Electron elastic scattering off high spin atoms: the Cr and Mn case

The Cr(...$3d^{5}$$4s^{1}$, $^{7}S$) and Mn(...$3d^{5}$$4s^{2}$, $^{6}S$) atoms belong to the cohort of high spin atoms, owing to their semifilled $3d^{5}$ and $4s^{1}$ (in Cr) subshells. The current understanding of low-energy electron scattering off such atoms is rudimentary. Here, we scrutinize the impacts of electron correlation, exchange, and electron spin-polarization on elastic scattering phase shifts and total cross sections of $\rm e^{-}$ $+$ Cr and $\rm e^{-}$ $+$ Mn scattering, as well as Wigner time delays of the scattering processes in question, in the electron energy interval where most interesting effects occur, $E= 0$--$15$ eV. We also provide an update to our earlier calculated results for $\rm e^{-}$ $+$ Mn scattering [1]. The findings of this work identify some of the most intrinsic properties of electron elastic scattering off semifilled shell atoms.
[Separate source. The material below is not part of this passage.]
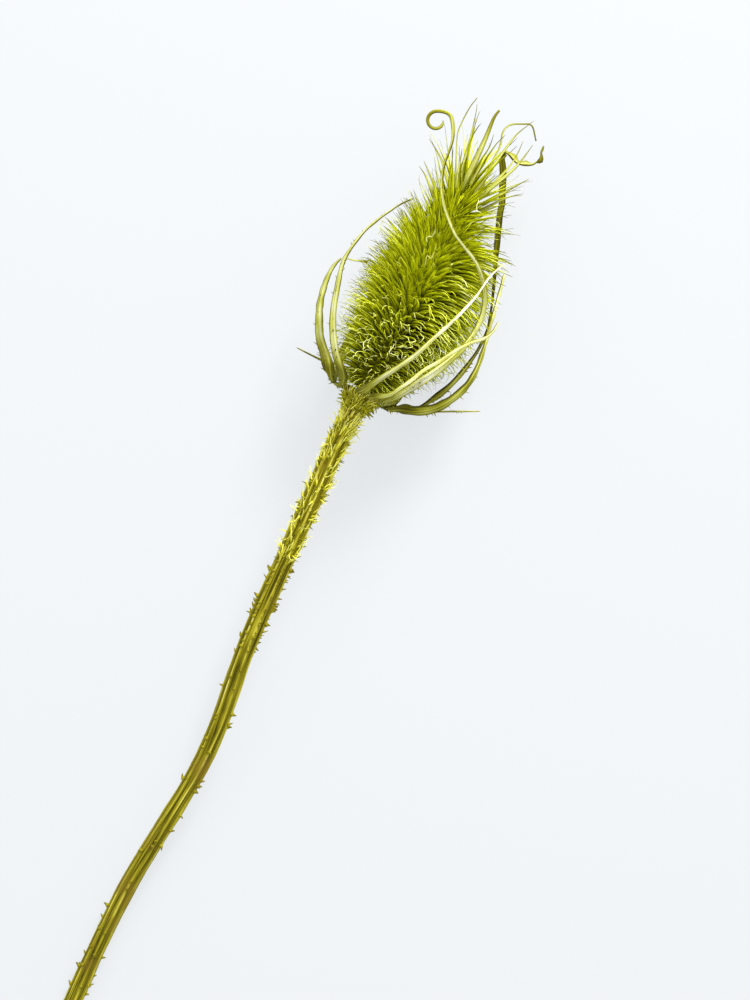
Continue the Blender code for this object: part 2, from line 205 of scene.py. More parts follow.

As in [1], a ``spin-polarized'' Hartree-Fock approximation, random phase approximation with exchange, and the Dyson theory for the self-energy part of the Green function of a scattered electron have been blended in together in order to advance into the understanding of electron scattering off semifilled shell atoms.\\[4pt] [1] V. K. Dolmatov, M. Ya. Amusia, and L. V. Chernysheva, Phys. Rev. A \textbf{88} 042706 (2013).